Faculty in the Williams School are working on possible solutions, including a new finance-related major and a couple of interdisciplinary minors, that they hope will give students the exposure to business courses they want and provide them with the freedom to major in the liberal arts.

Several introductory classes have been combined to cut down on the number of classes that need to be taught. For example, managerial accounting and financial accounting were merged to create a general introduction to accounting course.

Jennings Huntley, a senior

Students said such changes are watering down the curriculum, rather than expanding their depth into the field of study.

Huntley said financial accounting is one of the most important classes a business administration or accounting major can take at Washington and Lee. He said the learning curve to the material is so steep that it justifies maintaining a stand-alone course solely for financial accounting.

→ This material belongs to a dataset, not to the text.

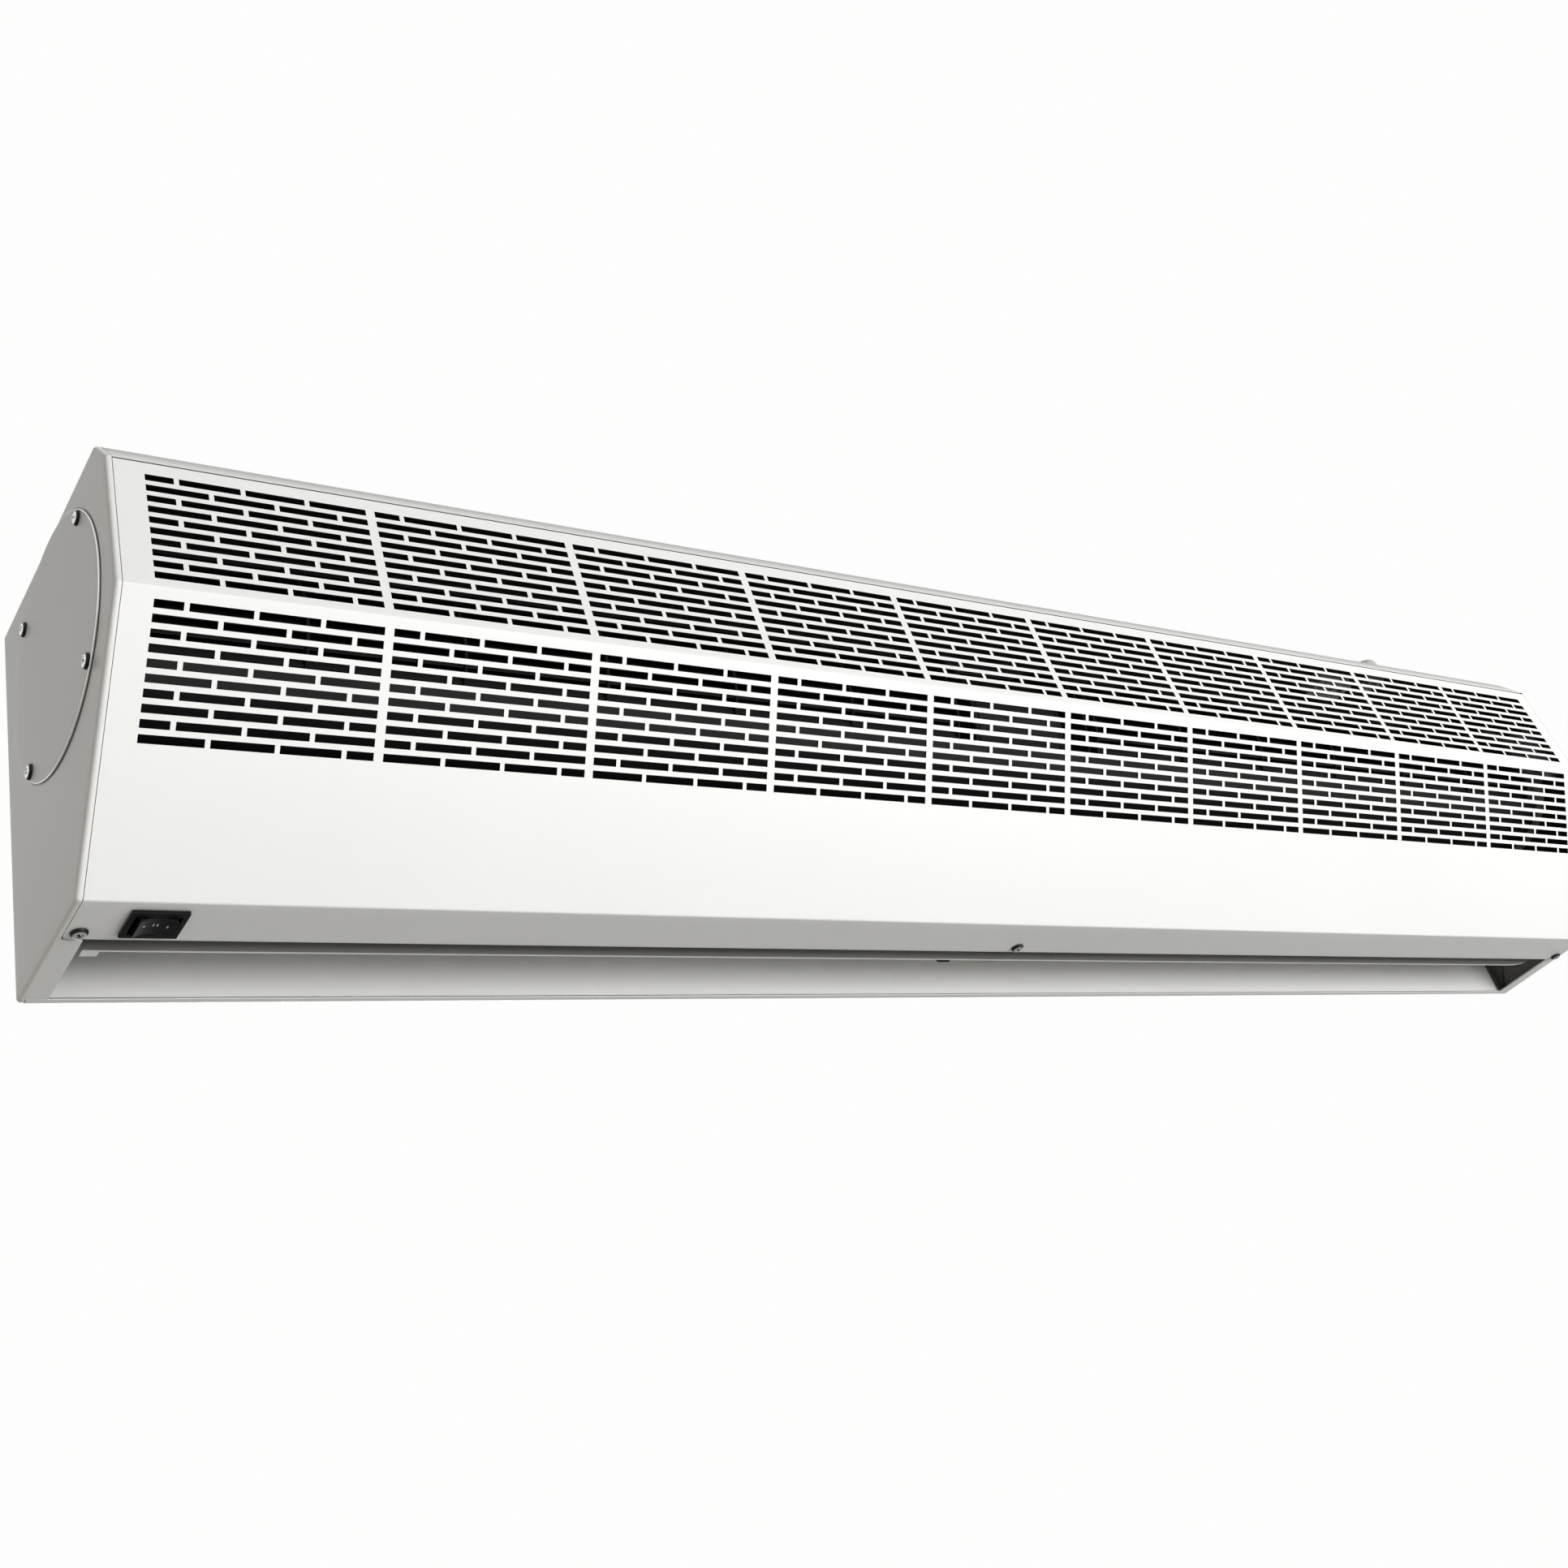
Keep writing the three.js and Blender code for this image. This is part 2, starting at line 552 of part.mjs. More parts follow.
/** Hub that clamps the left wheel's inner disc to the motor shaft. */
function impellerHub() {
  const end = -WHEEL_INNER_X - DISC_THICKNESS - GAP;
  return ringX(HUB_RADIUS, SHAFT_RADIUS + GAP, end - HUB_LENGTH, end, 16);
}

/** Left outer stub shaft with the collar that is riveted to the wheel's outer disc. */
function stubShaft() {
  const disc = -WHEEL_OUTER_X;
  const end = -HALF_LENGTH + END_SHEET + STUB_INSIDE / 2;
  return join(ringX(SHAFT_RADIUS, 0, end, disc + STUB_INSIDE, 12),
    ringX(HUB_RADIUS, 0, disc - GAP - DISC_THICKNESS, disc - GAP, 16));
}

/** Bent strap across the left opening that holds the bearing in its rubber ring. */
function bearingBridge() {
  const web = -BRIDGE_X;
  const foot = -HALF_LENGTH + END_SHEET + GAP;
  const y = AXIS.x;
  const z0 = AXIS.y - BRIDGE_HALF_WIDTH;
  const z1 = AXIS.y + BRIDGE_HALF_WIDTH;
  const span = BRIDGE_HALF_SPAN + BRACKET_SHEET;
  const strap = box(web, web + BRACKET_SHEET, y - span, y + span, z0, z1);
  const legs = [-1, 1].flatMap((side) => {
    const leg = [y + side * BRIDGE_HALF_SPAN, y + side * span].sort((a, b) => a - b);
    const toe = [y + side * BRIDGE_HALF_SPAN, y + side * (span + BRIDGE_TOE)].sort((a, b) => a - b);
    return [box(foot, web + BRACKET_SHEET / 2, ...leg, z0, z1),
      box(foot, foot + BRACKET_SHEET, ...toe, z0, z1)];
  });
  return cut(join(strap, ...legs), ringX(HOLDER_RADIUS + GAP, 0, web - BRACKET_SHEET,
    web + 2 * BRACKET_SHEET, 16));
}

function bearingHolder() {
  const middle = -BRIDGE_X + BRACKET_SHEET / 2;
  return ringX(HOLDER_RADIUS, BEARING_RADIUS + GAP, middle - HOLDER_LENGTH / 2,
    middle + HOLDER_LENGTH / 2, 16);
}

function bearing() {
  const middle = -BRIDGE_X + BRACKET_SHEET / 2;
  return ringX(BEARING_RADIUS, SHAFT_RADIUS + GAP, middle - BEARING_LENGTH / 2,
    middle + BEARING_LENGTH / 2, 16);
}

// ---------------------------------------------------------------- motor

function motorHousing() {
  return ringX(MOTOR_RADIUS, SHAFT_RADIUS + GAP, -MOTOR_HALF, MOTOR_HALF, 20);
}

/** Left end bell: a tapering shell end with the boss that sits in the rubber ring. */
function motorBell() {
  const bore = SHAFT_RADIUS + GAP;
  const profile = [[bore, 0], [MOTOR_RADIUS, 0], [MOTOR_RADIUS, BELL_LENGTH / 3],
    [BELL_END_RADIUS, BELL_LENGTH], [BOSS_RADIUS, BELL_LENGTH],
    [BOSS_RADIUS, BELL_LENGTH + BOSS_LENGTH], [bore, BELL_LENGTH + BOSS_LENGTH], [bore, 0]];
  return turned(profile, 20).rotateY(-Math.PI / 2)
    .translate(-MOTOR_HALF - GAP, AXIS.x, AXIS.y);
}

function motorRing() {
  const middle = -BRACKET_X - BRACKET_SHEET / 2;
  return ringX(RUBBER_RADIUS, BOSS_RADIUS + GAP, middle - RUBBER_LENGTH / 2,
    middle + RUBBER_LENGTH / 2, 16);
}

function motorShaft() {
  const end = WHEEL_INNER_X + DISC_THICKNESS + HUB_LENGTH;
  return ringX(SHAFT_RADIUS, 0, -end, end, 12);
}

// ---------------------------------------------------------------- outlet vane

const vaneAxis = at(-VANE_AXIS_DEPTH, VANE_AXIS_HEIGHT);

/** Long vane with pivot pins, a turned tab at its left end and a rounded right corner. */
function deflectorVane() {
  const end = DUCT_END - VANE_END_GAP;
  const front = vaneAxis.x - VANE_SHEET / 2;
  const rear = vaneAxis.x + VANE_SHEET / 2;
  const shape = new THREE.Shape();
  shape.moveTo(-end, VANE_TOP);
  shape.lineTo(-end, VANE_BOTTOM);
  shape.lineTo(end - 3 * VANE_CORNER, VANE_BOTTOM);
  shape.quadraticCurveTo(end, VANE_BOTTOM, end, VANE_BOTTOM + VANE_CORNER);
  shape.lineTo(end, VANE_TOP);
  const blade = new THREE.ExtrudeGeometry(shape,
    { depth: VANE_SHEET, bevelEnabled: false, curveSegments: 6 })
    .rotateX(Math.PI / 2).translate(0, rear, 0);
  const tab = box(-end, -end + VANE_TAB_WIDTH, front, rear + VANE_TAB_DEPTH,
    VANE_BOTTOM, VANE_BOTTOM + SHEET);
  const pinEnd = HALF_LENGTH - END_SHEET - SHEET;
  const pinRoot = end - VANE_PIN_ROOT;
  const pins = [[-pinEnd, -pinRoot], [pinRoot, pinEnd]].map(
    ([x0, x1]) => ringX(VANE_PIN_RADIUS, 0, x0, x1, 12, vaneAxis));
  return join(blade, tab, ...pins);
}

/** Left pivot block, fixed to the end plate. */
function vanePivot() {
  const half = PIVOT_BLOCK / 2;
  const block = box(-HALF_LENGTH + END_SHEET + GAP, -DUCT_END - DUCT_CLEARANCE,
    vaneAxis.x - half, vaneAxis.x + half, vaneAxis.y - half, vaneAxis.y + half);
  return cut(block, ringX(VANE_PIN_RADIUS + GAP, 0, -HALF_LENGTH, -DUCT_END, 12, vaneAxis));
}

// ---------------------------------------------------------------- switch

const switchCentre = at(SWITCH_X, -SWITCH_DEPTH);

/** Bezel under the flange, body through it and the well for the rocker. */
function switchBody() {
  const halfX = BEZEL_WIDTH / 2;
  const halfY = BEZEL_DEPTH / 2;
  const bezel = box(-halfX, halfX, -halfY, halfY, -GAP - BEZEL_THICKNESS, -GAP);
  const body = box(-halfX + BEZEL_RIM, halfX - BEZEL_RIM, -halfY + BEZEL_RIM,
    halfY - BEZEL_RIM, -GAP - BEZEL_THICKNESS / 2, SWITCH_BODY_HEIGHT);
  const well = box(-WELL_WIDTH / 2, WELL_WIDTH / 2, -WELL_DEPTH / 2, WELL_DEPTH / 2,
    -2 * BEZEL_THICKNESS, WELL_HEIGHT - BEZEL_THICKNESS);
  return cut(join(bezel, body), well).translate(switchCentre.x, switchCentre.y, 0);
}

/** Three-position rocker with a hollowed face between two proud ends. */
function switchRocker() {
  const proud = -GAP - BEZEL_THICKNESS - ROCKER_PROUD;
  const shape = new THREE.Shape();
  shape.moveTo(-ROCKER_HALF, ROCKER_PIVOT);
  shape.lineTo(-ROCKER_HALF, proud);
  shape.quadraticCurveTo(0, proud + 2 * ROCKER_PROUD, ROCKER_HALF, proud);
  shape.lineTo(ROCKER_HALF, ROCKER_PIVOT);
  shape.lineTo(0, ROCKER_PIVOT + ROCKER_CREST);
  const depth = WELL_DEPTH - 2 * GAP;
  return new THREE.ExtrudeGeometry(shape, { depth, bevelEnabled: false, curveSegments: 8 })
    .rotateX(Math.PI / 2).translate(switchCentre.x, switchCentre.y + depth / 2, 0);
}

// ---------------------------------------------------------------- fasteners, electrical pieces

/** Pan head screw, head down at z = 0 and shank up. */
function panScrew() {
  const dome = SCREW_DOME.map(([r, h]) => [r * SCREW_HEAD_RADIUS, -h * SCREW_HEAD_HEIGHT]);
  return turned([...dome, [SCREW_RADIUS, 0], [SCREW_RADIUS, SCREW_LENGTH],
    [0, SCREW_LENGTH]], 8);
}

function placeScrews() {
  coverScrewXs().forEach((x, i) => place(`cover_screw_${['left', 'middle', 'right'][i]}`,
    panScrew().translate(x, -COVER_SCREW_DEPTH, -GAP), SCREW_STEEL));
  const out = HALF_LENGTH + 2 * GAP + END_SHEET;
  ACCESS_SCREW_ANGLES.forEach((angle, i) => {
    const p = polar(ACCESS_SCREW_RADIUS, angle);
    place(`access_screw_left_${i + 1}`,
      panScrew().rotateY(Math.PI / 2).translate(-out, p.x, p.y), SCREW_STEEL);
    place(`access_screw_right_${i + 1}`,
      panScrew().rotateY(-Math.PI / 2).translate(out, p.x, p.y), SCREW_STEEL);
  });
}

const capacitorCentre = at(
  TONGUE_FACE - SHEET - GAP - CLIP_PAD - CAPACITOR_RADIUS, CAPACITOR_HEIGHT);

function capacitor() {
  return ringX(CAPACITOR_RADIUS, 0, CAPACITOR_X - CAPACITOR_LENGTH / 2,
    CAPACITOR_X + CAPACITOR_LENGTH / 2, 20, capacitorCentre);
}

/** Spring clip round the capacitor with a pad on the duct's front wall. */
function capacitorClip() {
  const ring = ringX(CAPACITOR_RADIUS + GAP + SHEET, CAPACITOR_RADIUS + GAP,
    CAPACITOR_X - CLIP_WIDTH / 2, CAPACITOR_X + CLIP_WIDTH / 2, 20, capacitorCentre);
  const pad = box(CAPACITOR_X - CLIP_WIDTH / 2, CAPACITOR_X + CLIP_WIDTH / 2,
    capacitorCentre.x + CAPACITOR_RADIUS + GAP + SHEET / 4, TONGUE_FACE - SHEET - GAP,
    CAPACITOR_HEIGHT - CLIP_WIDTH, CAPACITOR_HEIGHT + CLIP_WIDTH);
  return join(ring, pad);
}

/** Terminal strip under the top sheet: a body with a row of wire wells. */
function terminalBlock() {
  const top = CASE_HEIGHT - SHEET - GAP;
  const bottom = top - TERMINAL_HEIGHT;
  const y = -GLAND_DEPTH + TERMINAL_WIDTH / 2;
  const body = box(TERMINAL_X - TERMINAL_LENGTH / 2, TERMINAL_X + TERMINAL_LENGTH / 2,
    y - TERMINAL_WIDTH / 2, y + TERMINAL_WIDTH / 2, bottom, top);
  const wells = [-1, 0, 1].map((i) => TERMINAL_X + i * TERMINAL_PITCH).map((x) => box(
    x - TERMINAL_WELL, x + TERMINAL_WELL, y - TERMINAL_WELL, y + TERMINAL_WELL,
    bottom - SHEET, bottom + TERMINAL_HEIGHT / 2));
  return cut(body, ...wells);
}

/** Cable gland through the top sheet, with its cable bore open. */
function cableGland() {
  const b = GLAND_BORE_RADIUS;
  const t = GLAND_THREAD_RADIUS;
  const r = GLAND_RADIUS;
  const down = -SHEET - GAP - NUT_THICKNESS - GLAND_TAIL;
  const profile = [[b, down], [t, down], [t, GAP], [r, GAP], [r, GLAND_SHOULDER],
    [GLAND_CAP_RADIUS, GLAND_HEIGHT], [b, GLAND_HEIGHT], [b, down]];
  return turned(profile, 16).translate(GLAND_X, -GLAND_DEPTH, CASE_HEIGHT);
}

function glandNut() {
  const inner = GLAND_THREAD_RADIUS + GAP;
  const top = -SHEET - GAP;
  const hex = new THREE.CylinderGeometry(GLAND_RADIUS, GLAND_RADIUS, NUT_THICKNESS, 6)
    .rotateX(Math.PI / 2);
  const bore = new THREE.CylinderGeometry(inner, inner, 3 * NUT_THICKNESS, 20)
    .rotateX(Math.PI / 2);
  return cut(hex, bore).translate(GLAND_X, -GLAND_DEPTH, CASE_HEIGHT + top - NUT_THICKNESS / 2);
}

// ---------------------------------------------------------------- assembly

place('back_casing', backCasing(), WHITE_PAINT);
bothEnds('end_plate', endPlate, SHADE_PAINT);
bothEnds('access_cover', accessCover, SHADE_PAINT);
place('front_cover', frontCover(), WHITE_PAINT);
place('scroll_sheet', scrollSheet(), ZINC);
place('tongue_plate', tonguePlate(), ZINC);
bothEnds('motor_bracket', motorBracket, ZINC);
bothEnds('impeller', impeller, ALUMINIUM);
bothEnds('impeller_hub', impellerHub, ZINC);
bothEnds('stub_shaft', stubShaft, SCREW_STEEL);
bothEnds('bearing_bridge', bearingBridge, ZINC);
bothEnds('bearing_holder', bearingHolder, RUBBER);
bothEnds('bearing', bearing, SCREW_STEEL);
place('motor_housing', motorHousing(), MOTOR_PAINT);
bothEnds('motor_bell', motorBell, MOTOR_PAINT);
bothEnds('motor_ring', motorRing, RUBBER);
place('motor_shaft', motorShaft(), SCREW_STEEL);
place('deflector_vane', deflectorVane(), WHITE_PAINT);
bothEnds('vane_pivot', vanePivot, BLACK_PLASTIC);
place('switch_body', switchBody(), BLACK_PLASTIC);
place('switch_rocker', switchRocker(), BLACK_PLASTIC);
placeScrews();
place('capacitor', capacitor(), GREY_PLASTIC);
place('capacitor_clip', capacitorClip(), ZINC);
place('terminal_block', terminalBlock(), GREY_PLASTIC);
place('cable_gland', cableGland(), BLACK_PLASTIC);
place('gland_nut', glandNut(), BLACK_PLASTIC);

export default airCurtain;
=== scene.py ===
"""Looks of a wall-hung air curtain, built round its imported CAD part.

Sizes are millimetres, measured like the part's own: X along the length, Y into the wall and Z up
from the underside of the case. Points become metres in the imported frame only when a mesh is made.
"""
import json
import logging
import math
from dataclasses import dataclass
from enum import Enum
from typing import Any, Callable

import bmesh
import bpy
import numpy as np
from mathutils import Matrix, Vector


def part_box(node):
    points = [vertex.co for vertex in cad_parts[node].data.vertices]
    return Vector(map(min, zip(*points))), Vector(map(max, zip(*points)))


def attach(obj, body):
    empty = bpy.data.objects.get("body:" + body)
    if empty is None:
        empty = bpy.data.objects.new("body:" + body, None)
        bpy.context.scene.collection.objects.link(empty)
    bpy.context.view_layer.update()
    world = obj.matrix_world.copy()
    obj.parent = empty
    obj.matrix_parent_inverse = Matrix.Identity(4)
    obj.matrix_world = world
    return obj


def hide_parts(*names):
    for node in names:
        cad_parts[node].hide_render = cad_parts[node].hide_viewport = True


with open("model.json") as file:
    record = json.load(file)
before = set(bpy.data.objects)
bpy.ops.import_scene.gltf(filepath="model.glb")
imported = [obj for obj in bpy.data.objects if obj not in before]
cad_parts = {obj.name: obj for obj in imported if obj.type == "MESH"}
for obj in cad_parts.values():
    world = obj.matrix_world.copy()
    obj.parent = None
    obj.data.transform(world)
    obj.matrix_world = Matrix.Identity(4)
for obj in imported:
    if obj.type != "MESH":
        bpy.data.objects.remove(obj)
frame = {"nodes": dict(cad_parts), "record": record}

MM = 0.001
MERGE_DISTANCE = 2e-6
log = logging.getLogger("air_curtain")


class Layer(Enum):
    """Which side of a sheet a face belongs to, in the order of the piece's finishes."""

    OUTSIDE = 0
    INSIDE = 1
    EDGE = 2
    HIDDEN = 3


class Side(Enum):
    """The two ends of the case, with the sign of their X."""

    LEFT = -1
    RIGHT = 1

    @property
    def word(self) -> str:
        """The end's name as the part's nodes spell it."""
        return self.name.lower()


# ---------------------------------------------------------------- shader graphs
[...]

"I feel like for most students, it takes four weeks into the term until after the first test before it clicks, what accounting is," Huntley said. "It’s almost like learning a new language in some senses."

Megan Philips, a junior business administration major, said she expects her C-School education to serve her well. "I don’t know where I’ll be in the next 15 years, but I hope I’ll be able to apply what I learned in different classes to what I’m doing," she said. "We’re not held to one concentration, so we can apply that knowledge to a lot of different jobs in the future."